Given a faculty that also isolates itself, Harvard students learn little about mutual support from their elders. Those in positions of leadership seem to know almost nothing about enabling hierarchies. Because they have long been caught up and consumed in a world of their own idea-making, they have been denied a lasting return on communal investments.

At West Point, from day one-even as cadets are learning to stand up under the most grueling individual tests-they are always investing themselves in each other's lives. They repeat over and over their mantra of survival. Cooperate and graduate. Cooperate and graduate. Few believe they can make it alone. Those who try usually fail. A lone rifleman does not wage war and win.

Within those enabling hierarchies, soldiers know their places and can express and work out their frustrations within a protective organizational framework.
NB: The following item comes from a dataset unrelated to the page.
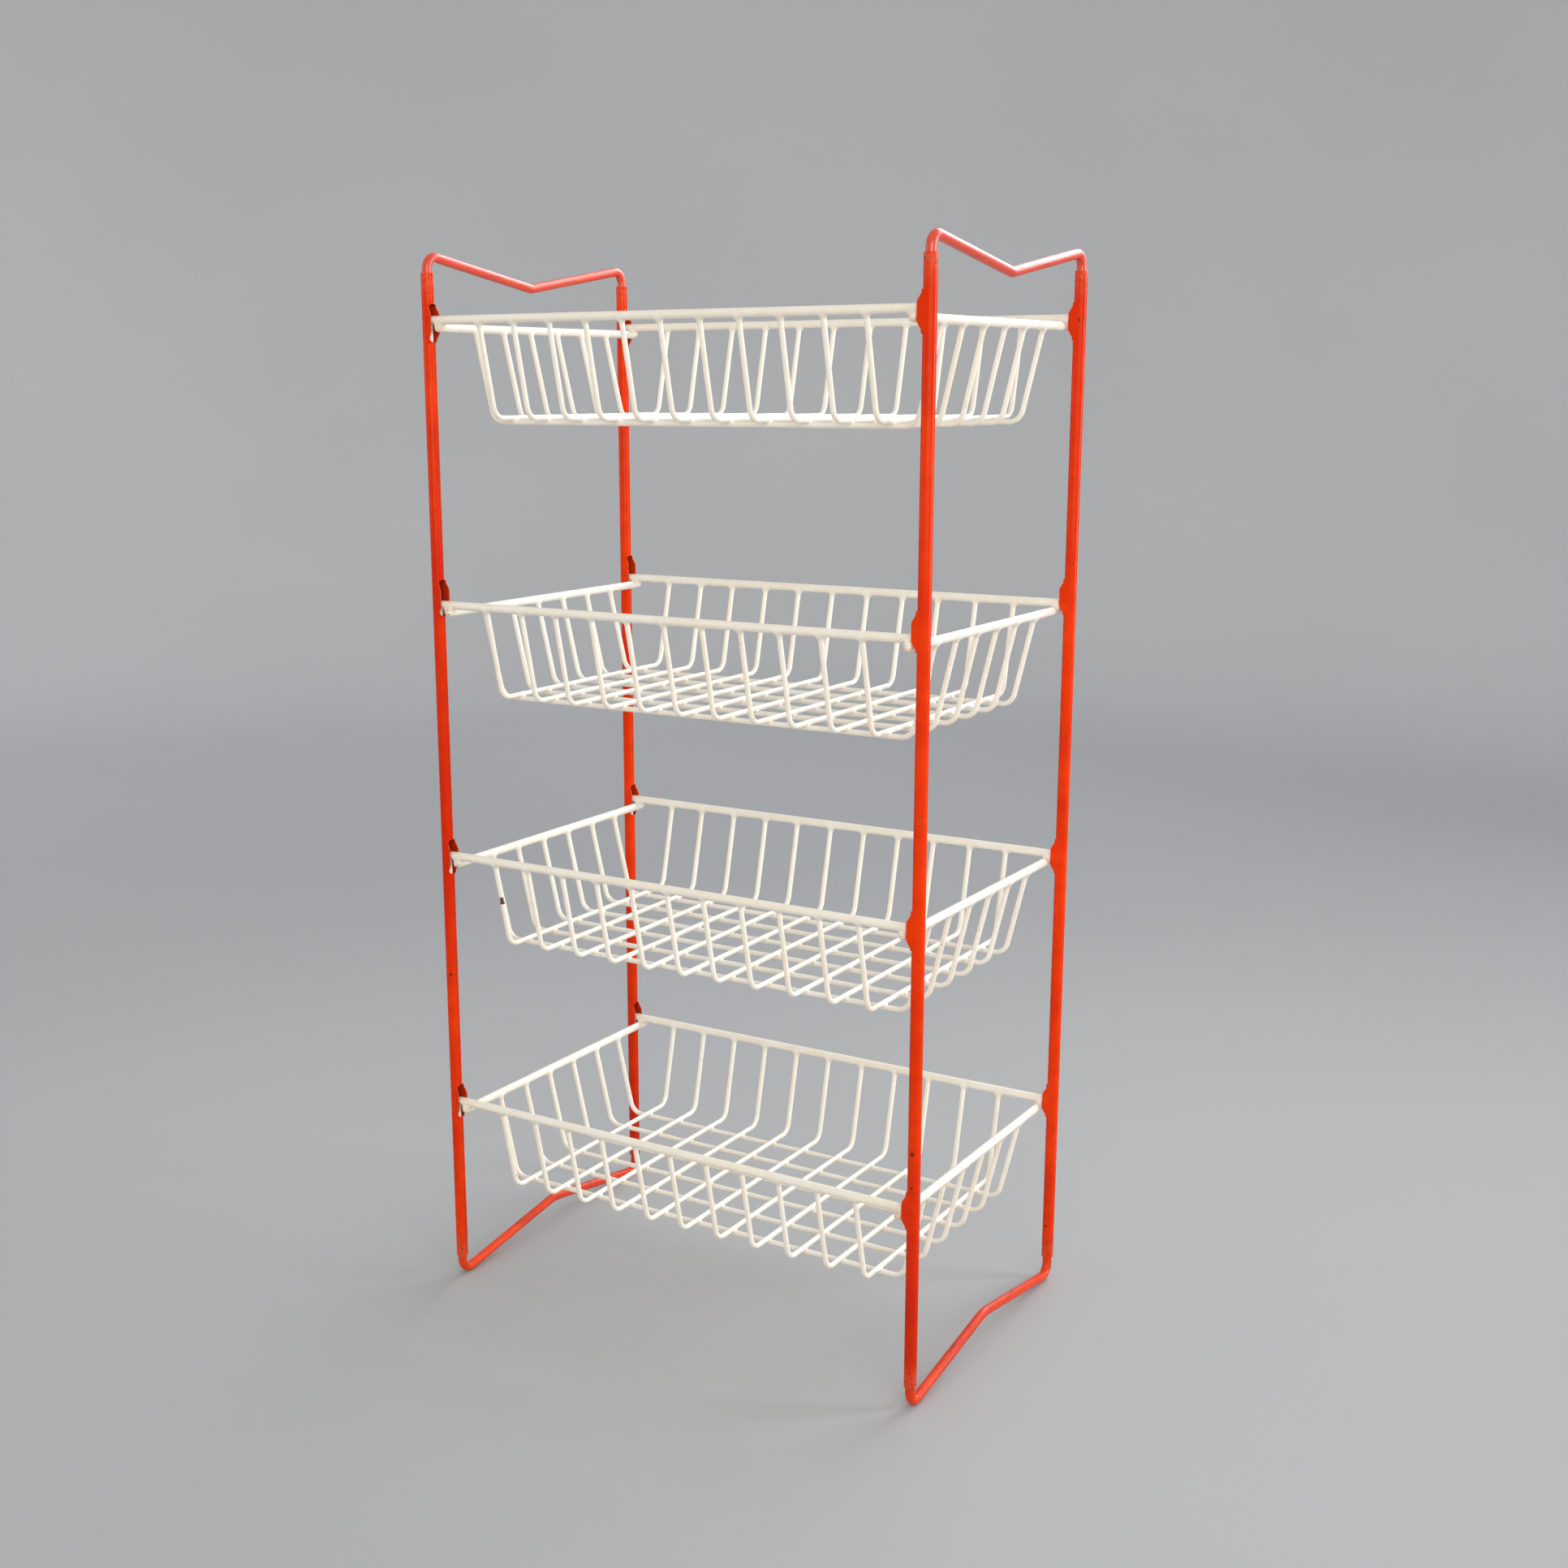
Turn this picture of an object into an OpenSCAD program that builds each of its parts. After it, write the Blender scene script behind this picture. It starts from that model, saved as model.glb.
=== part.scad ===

What they need to know for survival, they learn from leaders tasked to look out for their welfare. Every person becomes an integral part of a team, and teams make it together-whether an 11-man infantry squad or an international joint force of 500,000. But, of course, a soldier has to tuck part of his psyche away to get the job done, and therein lies the corporate danger-a loss of soul, a narrowing of the range of consciousness.

The West Pointer in me yearns for more community than Harvard affords, and I see signs of yearning all around me. But leaders here, primarily men-bound as they are to notions of fierce individualism and the libertarian's idea of unfettered freedom-find it difficult to imagine how to create hierarchies that stabilize lives and generate synergy while still preserving the right to one's own ideas and own way of doing things. Few here can imagine that doing it your own way need not mean doing it alone.